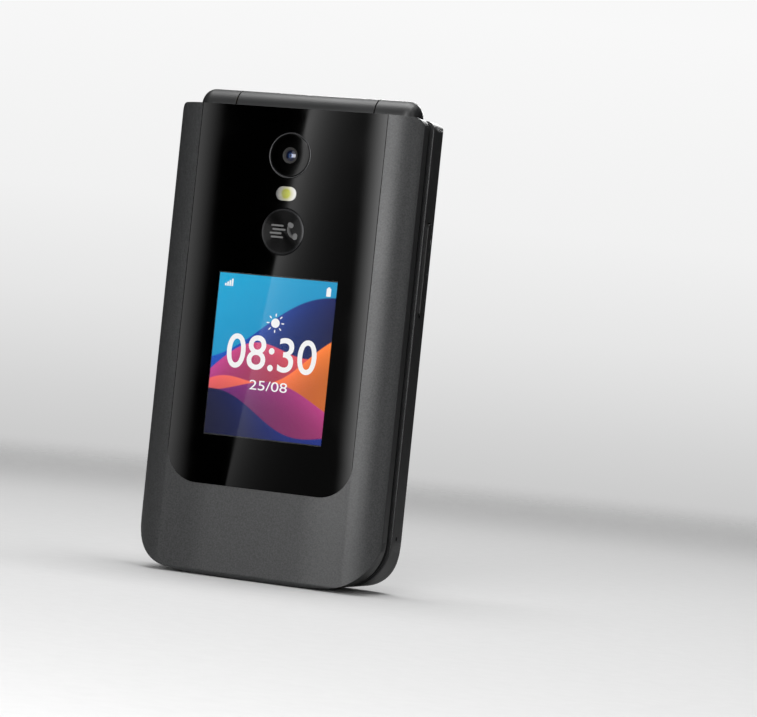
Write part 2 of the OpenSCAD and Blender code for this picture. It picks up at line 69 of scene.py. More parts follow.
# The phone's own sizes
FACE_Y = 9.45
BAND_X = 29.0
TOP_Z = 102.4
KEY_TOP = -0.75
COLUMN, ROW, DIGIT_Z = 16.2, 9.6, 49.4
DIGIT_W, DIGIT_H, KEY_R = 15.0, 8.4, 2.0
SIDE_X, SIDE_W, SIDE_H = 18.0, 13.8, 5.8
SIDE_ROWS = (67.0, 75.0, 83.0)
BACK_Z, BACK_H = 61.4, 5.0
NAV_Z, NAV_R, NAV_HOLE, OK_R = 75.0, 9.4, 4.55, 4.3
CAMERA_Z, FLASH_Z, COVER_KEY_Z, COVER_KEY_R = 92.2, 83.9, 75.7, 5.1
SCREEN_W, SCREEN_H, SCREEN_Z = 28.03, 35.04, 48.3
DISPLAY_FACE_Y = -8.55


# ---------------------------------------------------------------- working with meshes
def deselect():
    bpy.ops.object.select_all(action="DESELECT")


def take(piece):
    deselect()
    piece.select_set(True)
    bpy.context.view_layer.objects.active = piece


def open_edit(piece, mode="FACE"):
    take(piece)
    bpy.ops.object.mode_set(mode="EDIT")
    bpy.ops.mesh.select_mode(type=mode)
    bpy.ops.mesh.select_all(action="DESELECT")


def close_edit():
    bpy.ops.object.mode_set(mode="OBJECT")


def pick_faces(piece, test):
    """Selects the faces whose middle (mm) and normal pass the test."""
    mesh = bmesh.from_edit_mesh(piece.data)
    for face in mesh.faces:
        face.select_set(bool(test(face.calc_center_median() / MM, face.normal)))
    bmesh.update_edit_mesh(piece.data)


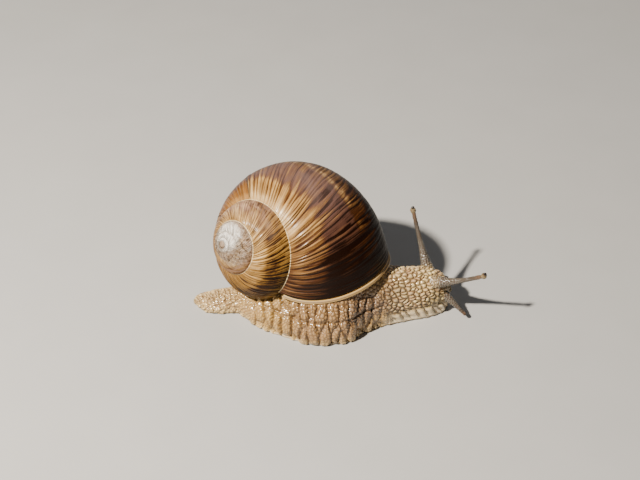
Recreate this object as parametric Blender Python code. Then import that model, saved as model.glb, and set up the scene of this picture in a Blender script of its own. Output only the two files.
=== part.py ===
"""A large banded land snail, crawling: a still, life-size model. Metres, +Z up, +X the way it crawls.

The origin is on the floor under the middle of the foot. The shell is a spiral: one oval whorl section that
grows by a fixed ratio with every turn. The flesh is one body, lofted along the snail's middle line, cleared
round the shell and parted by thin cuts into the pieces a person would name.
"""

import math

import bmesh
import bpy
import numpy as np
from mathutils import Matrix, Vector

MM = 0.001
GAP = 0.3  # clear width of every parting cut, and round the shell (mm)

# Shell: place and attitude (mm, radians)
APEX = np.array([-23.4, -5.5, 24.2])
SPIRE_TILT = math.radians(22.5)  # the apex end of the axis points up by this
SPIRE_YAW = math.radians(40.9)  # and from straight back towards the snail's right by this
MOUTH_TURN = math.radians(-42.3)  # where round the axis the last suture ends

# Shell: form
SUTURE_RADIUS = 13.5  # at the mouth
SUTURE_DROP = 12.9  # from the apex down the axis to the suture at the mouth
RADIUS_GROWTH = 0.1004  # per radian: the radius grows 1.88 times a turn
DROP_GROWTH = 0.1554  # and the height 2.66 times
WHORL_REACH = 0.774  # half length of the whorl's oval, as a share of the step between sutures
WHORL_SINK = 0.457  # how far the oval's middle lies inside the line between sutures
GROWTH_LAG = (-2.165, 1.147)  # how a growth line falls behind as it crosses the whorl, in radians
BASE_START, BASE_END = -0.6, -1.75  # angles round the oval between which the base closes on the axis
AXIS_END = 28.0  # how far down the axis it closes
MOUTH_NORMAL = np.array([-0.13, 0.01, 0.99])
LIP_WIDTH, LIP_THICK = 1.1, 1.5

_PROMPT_
Would you reproduce the material above in full, exactly as given?

_SOLVED PROBLEM_
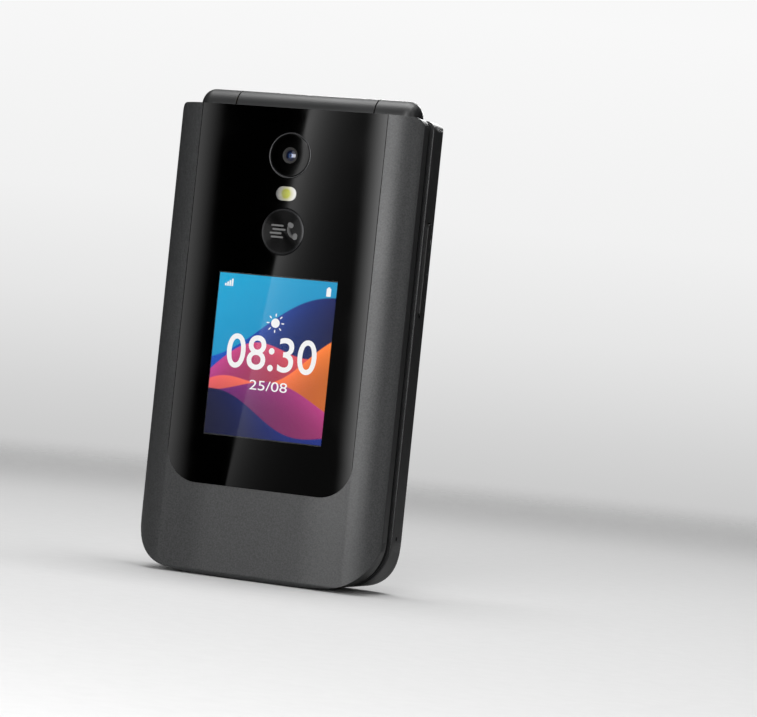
Write part 2 of the OpenSCAD and Blender code for this picture. It picks up at line 69 of scene.py. More parts follow.
# The phone's own sizes
FACE_Y = 9.45
BAND_X = 29.0
TOP_Z = 102.4
KEY_TOP = -0.75
COLUMN, ROW, DIGIT_Z = 16.2, 9.6, 49.4
DIGIT_W, DIGIT_H, KEY_R = 15.0, 8.4, 2.0
SIDE_X, SIDE_W, SIDE_H = 18.0, 13.8, 5.8
SIDE_ROWS = (67.0, 75.0, 83.0)
BACK_Z, BACK_H = 61.4, 5.0
NAV_Z, NAV_R, NAV_HOLE, OK_R = 75.0, 9.4, 4.55, 4.3
CAMERA_Z, FLASH_Z, COVER_KEY_Z, COVER_KEY_R = 92.2, 83.9, 75.7, 5.1
SCREEN_W, SCREEN_H, SCREEN_Z = 28.03, 35.04, 48.3
DISPLAY_FACE_Y = -8.55


# ---------------------------------------------------------------- working with meshes
def deselect():
    bpy.ops.object.select_all(action="DESELECT")


def take(piece):
    deselect()
    piece.select_set(True)
    bpy.context.view_layer.objects.active = piece


def open_edit(piece, mode="FACE"):
    take(piece)
    bpy.ops.object.mode_set(mode="EDIT")
    bpy.ops.mesh.select_mode(type=mode)
    bpy.ops.mesh.select_all(action="DESELECT")


def close_edit():
    bpy.ops.object.mode_set(mode="OBJECT")


def pick_faces(piece, test):
    """Selects the faces whose middle (mm) and normal pass the test."""
    mesh = bmesh.from_edit_mesh(piece.data)
    for face in mesh.faces:
        face.select_set(bool(test(face.calc_center_median() / MM, face.normal)))
    bmesh.update_edit_mesh(piece.data)


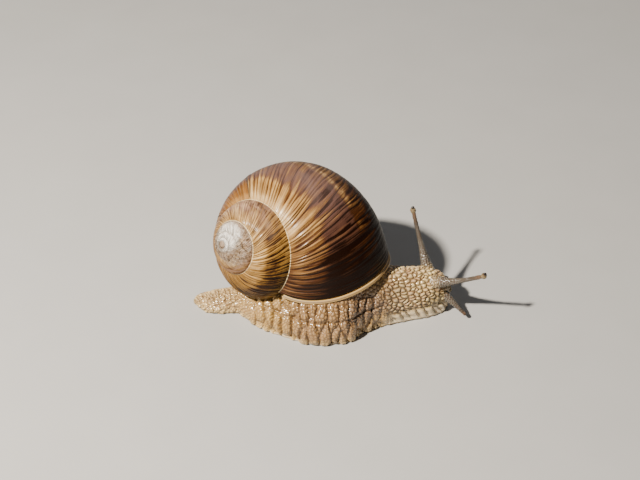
Recreate this object as parametric Blender Python code. Then import that model, saved as model.glb, and set up the scene of this picture in a Blender script of its own. Output only the two files.
=== part.py ===
"""A large banded land snail, crawling: a still, life-size model. Metres, +Z up, +X the way it crawls.

The origin is on the floor under the middle of the foot. The shell is a spiral: one oval whorl section that
grows by a fixed ratio with every turn. The flesh is one body, lofted along the snail's middle line, cleared
round the shell and parted by thin cuts into the pieces a person would name.
"""

import math

import bmesh
import bpy
import numpy as np
from mathutils import Matrix, Vector

MM = 0.001
GAP = 0.3  # clear width of every parting cut, and round the shell (mm)

# Shell: place and attitude (mm, radians)
APEX = np.array([-23.4, -5.5, 24.2])
SPIRE_TILT = math.radians(22.5)  # the apex end of the axis points up by this
SPIRE_YAW = math.radians(40.9)  # and from straight back towards the snail's right by this
MOUTH_TURN = math.radians(-42.3)  # where round the axis the last suture ends

# Shell: form
SUTURE_RADIUS = 13.5  # at the mouth
SUTURE_DROP = 12.9  # from the apex down the axis to the suture at the mouth
RADIUS_GROWTH = 0.1004  # per radian: the radius grows 1.88 times a turn
DROP_GROWTH = 0.1554  # and the height 2.66 times
WHORL_REACH = 0.774  # half length of the whorl's oval, as a share of the step between sutures
WHORL_SINK = 0.457  # how far the oval's middle lies inside the line between sutures
GROWTH_LAG = (-2.165, 1.147)  # how a growth line falls behind as it crosses the whorl, in radians
BASE_START, BASE_END = -0.6, -1.75  # angles round the oval between which the base closes on the axis
AXIS_END = 28.0  # how far down the axis it closes
MOUTH_NORMAL = np.array([-0.13, 0.01, 0.99])
LIP_WIDTH, LIP_THICK = 1.1, 1.5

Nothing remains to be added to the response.